Sean Casey
Studio City, California
Much of what we know about storms—and especially much of what we see about them on TV—comes from self-made storm chasers. Filming tornadoes up close and personal demands a love of adrenaline-pumping adventure and an intimate understanding of a twister’s cryptic workings. After nine years of running into and away from dangerous weather, storm chaser and IMAX filmmaker Sean Casey, 40, has mastered these skills and uses them to educate and entertain the public. Casey is most famous for footage that has aired on the Discovery Channel’s docudrama series Storm Chasers, which follows scientists as they deploy data-collecting probes inside tornadoes from the confines of 16,000-pound armored vehicles. But the filmmaker has been deciphering the natural world through IMAX films for some 21 years. “You have to really understand your subject matter so that you can film the more amazing parts of it,” says Casey, who has made films about volcanoes, hurricanes, earthquakes, ecology, and other subjects. “Going out with an IMAX camera,” he says, “appeals to my sense of hunting and gathering images.”
Paul Breed
Solana Beach, California
“I grew up in Alaska. My dad ran a bush airline, and if you didn’t fix it yourself, it didn’t get fixed,” says Paul Breed, 46, owner of a small software company in California. “Since that point in time I have always been a builder of things.” Breed and his son have constructed prototype lunar landers to compete in the X-Prize Foundation’s Northrop Grumman Lunar Lander Challenge, slated for late 2008. A $1 million prize will be given to the first team that can demonstrate a prototype capable of performing maneuvers that simulate ferrying a payload between the surface of the moon and lunar orbit.
Breed wants to show that small teams can build relatively inexpensive rockets—he’s doing it for less than half a million dollars. His lander design looks like the frame of a pyramid and uses hydrogen peroxide for fuel?. Breed and his son were the first team to publish online their full FAA experimental permit application, which painstakingly documents the safety of the trial, often a formidable barrier to entry. As Breed had hoped, other teams have copied their method. “This is a passion, not a moneymaking thing. If I can persuade three other people that a small team of two or three people can build serious rockets, that’s significant.”
Ian Kluft
San Jose, California
Impacts by asteroids have transformed the course of life on Earth, most famously by wiping out the dinosaurs. Identifying craters gives important information about how often impacts occur and what their effects on Earth might be. Unfortunately, geologic changes tend to erase these craters. Ian Kluft, a 42-year-old commercial pilot, believes he has identified a previously overlooked crater in the Black Rock Desert in Nevada, famous for hosting the annual Burning Man arts and countercultural festival. Kluft’s first notion that Black Rock’s rocks were suggestive of an impact crater came during a trip there in 2003. Since then he has assembled an assortment of data supporting his idea that the remnants of an impact crater measuring 40 miles across can be found in the desert and its surroundings. Patterns in the layers and types of some rocks, as well as a series of concentric rings visible in satellite imagery, suggest a dramatic impact in the region.

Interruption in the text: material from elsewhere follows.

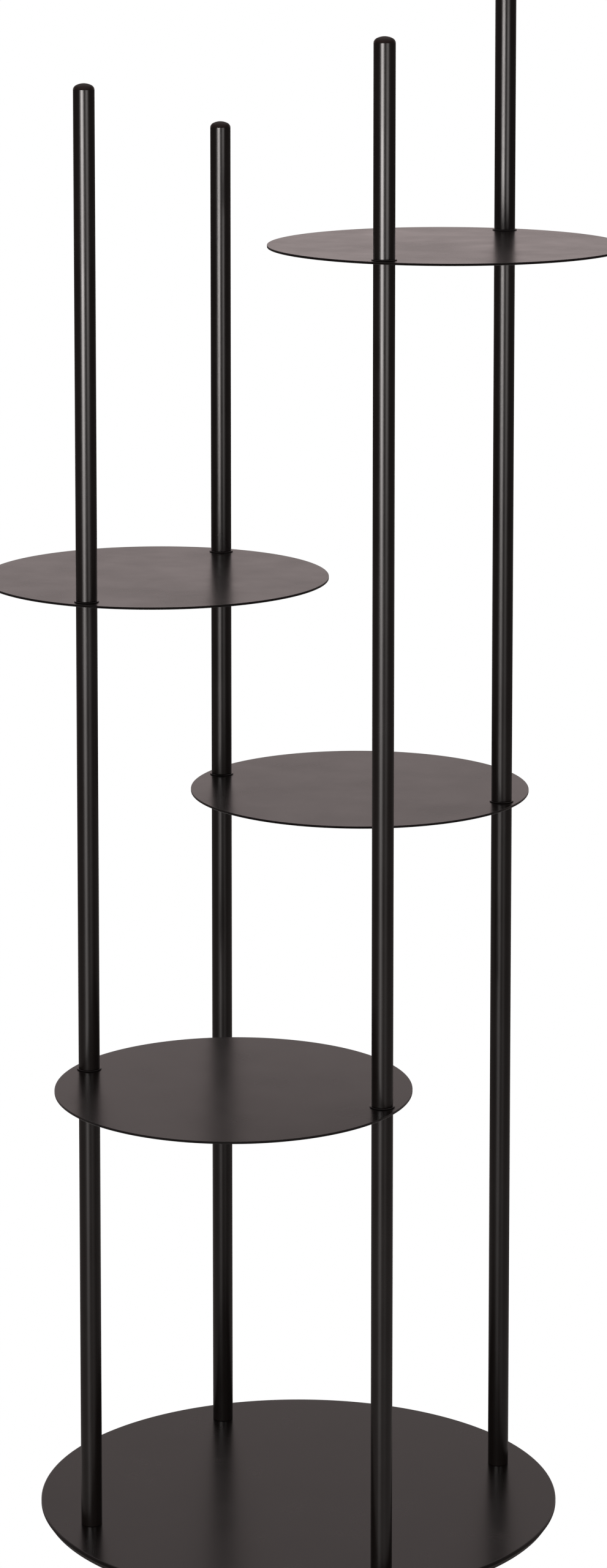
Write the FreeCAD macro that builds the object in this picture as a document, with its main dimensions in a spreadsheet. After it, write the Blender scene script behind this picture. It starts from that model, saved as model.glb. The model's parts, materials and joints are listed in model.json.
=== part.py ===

Kluft began his research in earnest after finding the notations of two mining company geologists from the 1980s. “They had enough information between them that if they had even thought of it, they could have made the discovery in 1980,” Kluft says. He hopes to gather enough evidence to persuade a professional geologist to take on the quest.
Stephen Felton
Cincinnati, Ohio
Stephen Felton says snails may not look like much, but they fight mean—and they have been doing so for a long time. Some 450 million years ago, Cyclonema gastropods were attacking other snails by secreting acid onto their victims’ shells and then boring holes through them. While this mirrors the behavior of modern snails, no one knew their ancient relatives used the same strategy—until Felton came along.
For more than 40 years, Felton, 73, has been scouring the Cincinnati area’s fossil-rich geology as a pastime, assisting professional and fellow amateur geologists. A highlight of his career came in 2001 when the Paleontological Society recognized his achievements by awarding him the Harrell L. Strimple Award, which celebrates exceptional amateur paleontologists.